As we traipse down actor Tilda Cobham-Hervey’s driveway, she makes every effort to greet us at the gate. Her dog – a year-old whippet named Ziggy – beats her to it.
We pull up a stool at the bench. Ziggy settles on the couch. Her open-plan family home in Adelaide's inner east is a charmingly restored former scout hall. It’s taken a few different forms since Cobham-Hervey moved in as a three-year-old.
When asked where she’s based at the moment: “I don’t even know what that word – ‘based’ – means right now,” says the 23-year-old. “I’ve been moving around a lot for work lately.”
It’s (a permanent) home to her dad, a lighting designer and production manager; her mum, a dance and performance artist, who now has a more organisational role in the industry; and her 13-year-old brother, who isn’t as arts-inclined. “We’re hoping he’s ‘gonna get a real job,” she says, laughing. “[My parents] were trying with me but it didn’t happen. It was quite hard to not be in the arts.”

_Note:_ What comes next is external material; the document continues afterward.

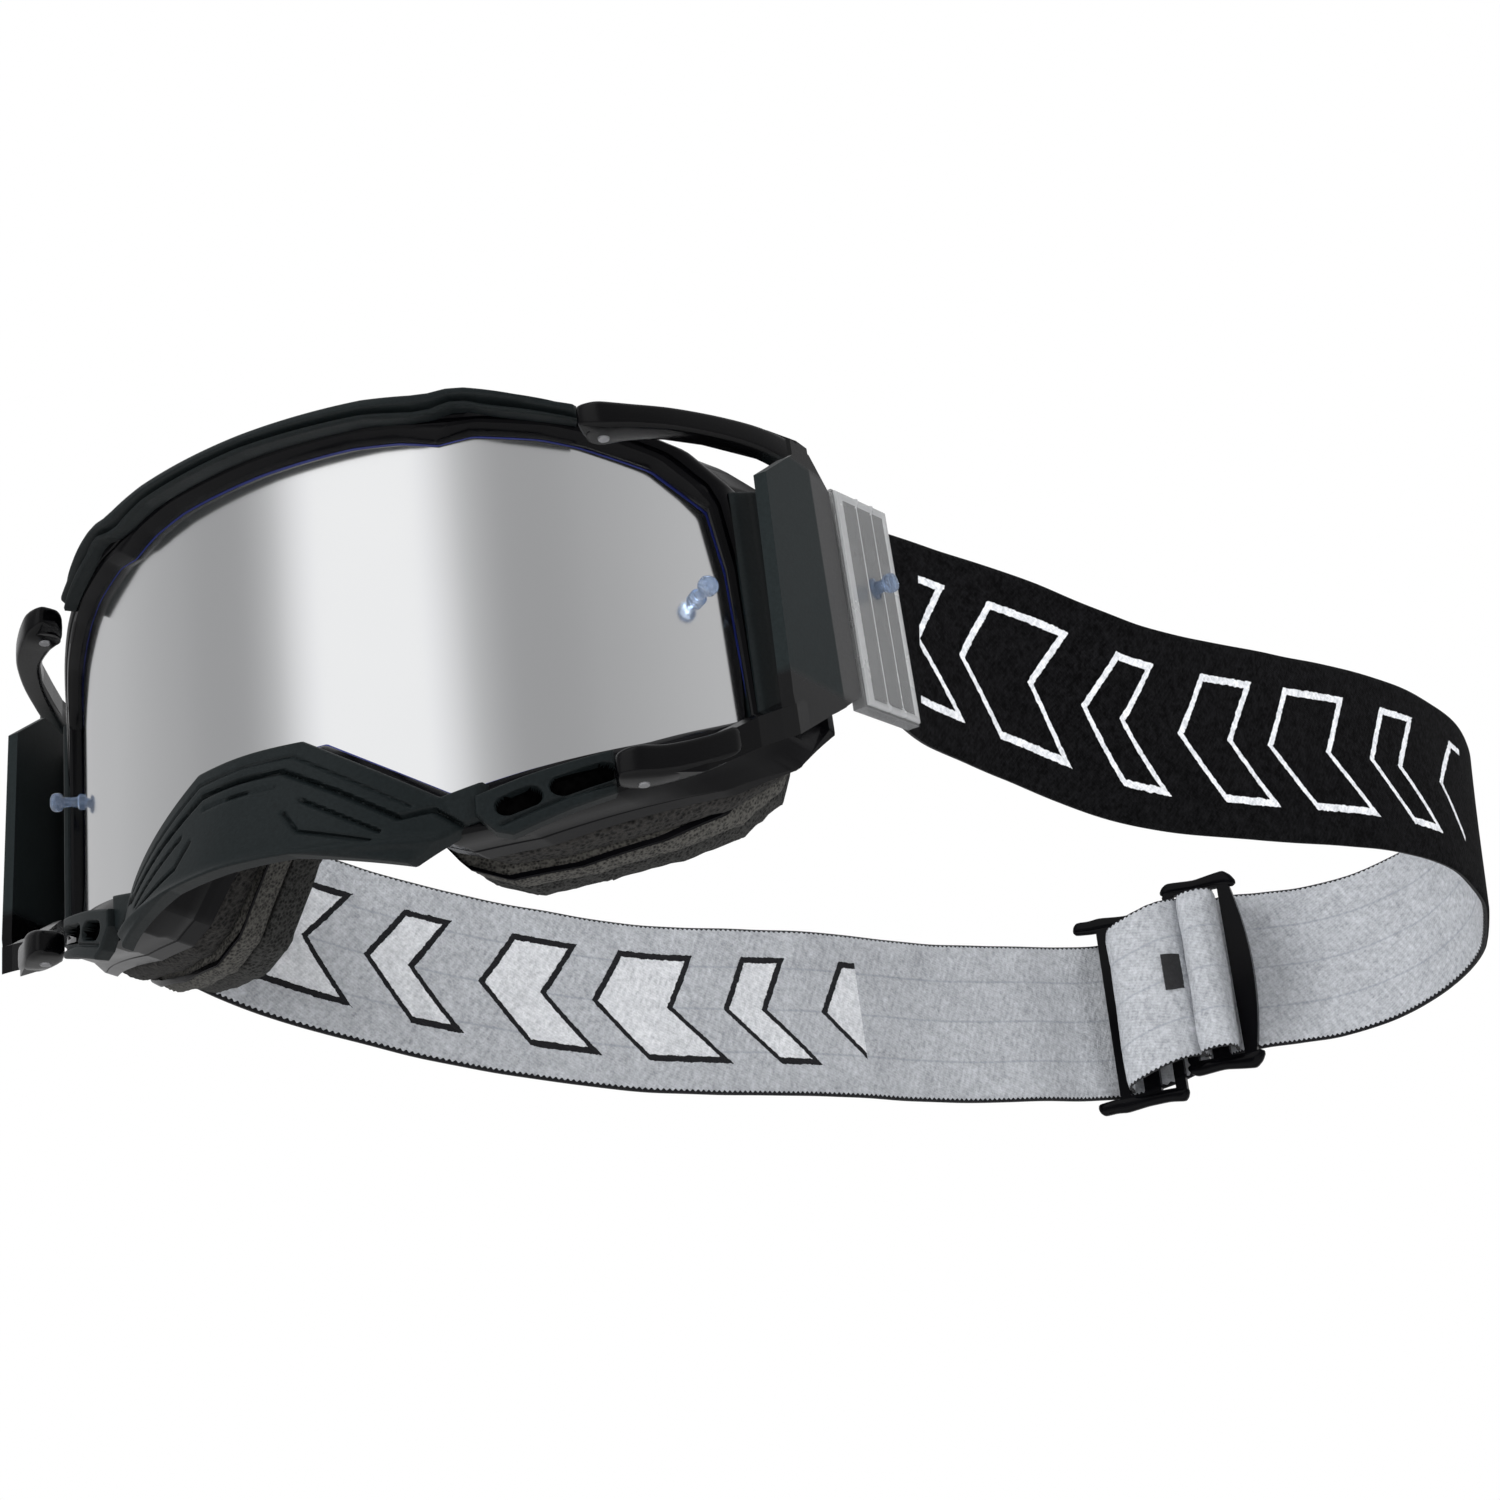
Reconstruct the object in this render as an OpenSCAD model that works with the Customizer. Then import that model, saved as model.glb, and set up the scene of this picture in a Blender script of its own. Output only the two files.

Youth circus school Cirkidz was her starting point, at which time a trapeze was her living room’s statement piece. Naturally. She went on to co-found Gravity & Other Myths – a contemporary circus company – in 2009.
“Circus isn’t something that comes with a script or certain rules like other art forms,” Cobham-Hervey says. “It taught me a lot about how to make work.”
She stumbled completely inadvertently upon her film debut. Tagging along with a few friends to an open audition for Sophie Hyde’s 52 Tuesdays, a 16-year-old Cobham-Hervey was cast in a key role. In 2017 she featured in Hyde’s six-part series Fucking Adelaide.
Her next role was in the State Theatre Company’s production of Vale, written by playwright Nicki Bloom and directed by the company’s artistic director (and Bloom’s husband) Geordie Brookman. Geoff Cobham – Cobham-Hervey’s dad – is the lighting designer.
When we visit Cobham-Hervey it’s the afternoon before Vale rehearsals move into the theatre. Coming off a few consecutive film projects, it’s a welcome return to the stage. “You’re so much more involved in the ‘making’ process [in theatre],” she says.
“Film you do in very small chunks, out of order, and it’s all about being very internal and truthful about each tiny moment, rather than the whole. You never feel like you’ve told the whole story. It’s only in the edit you find those things.”
Next she’ll hit the screen in Hotel Mumbai. Directed by Adelaide-born Anthony Maras and starring Dev Patel, it spotlights the 2008 terrorist attacks in India. “It’s based on real peoples’ lives,” Cobham-Hervey says. “It was a harrowing experience to try and understand the people who had been through this because you really want to do them justice.”
Moving behind the camera, Cobham-Hervey recently made her directorial debut with A Field Guide to Being a Twelve-Year-Old Girl. Instead of “writing a love letter to [her] 12-year-old self” she cast 12 12-year-old girls. Their experiences shaped the script. “They all hang out every Sunday now,” she says, with a beaming smile. The ABC-commissioned short film is available to stream on iview.
“‘Perfectionist’ would be a word that describes me,” admits Cobham-Hervey, who’s still adjusting to the film industry’s unpredictability. “I love planning. Every morning I’ll write a to-do list even if it’s just ‘eat breakfast’. ‘Tick’.”
She leads us outside to a corrugated-iron-roofed former canoe shed. The “granny flat” is her bedroom first and her dad’s office second. Usually. A shelf of in-a-row teacups contrasts a wall plastered with anatomical diagrams that you may recognise from Fucking Adelaide.
“Being exposed to so many different art forms [as a child] … I think it’s made me really excited to not stick to a particular one,” she says. “I definitely want to keep trying to make my own work in some way – whether that’s visual art or film or writing.”
So what’s next? “I think I’ll be in America for quite a bit of next year,” she says. “But I’ve said that a few times and excellent work comes up in Adelaide and I end up coming back.”
This article was updated on March 8, 2018.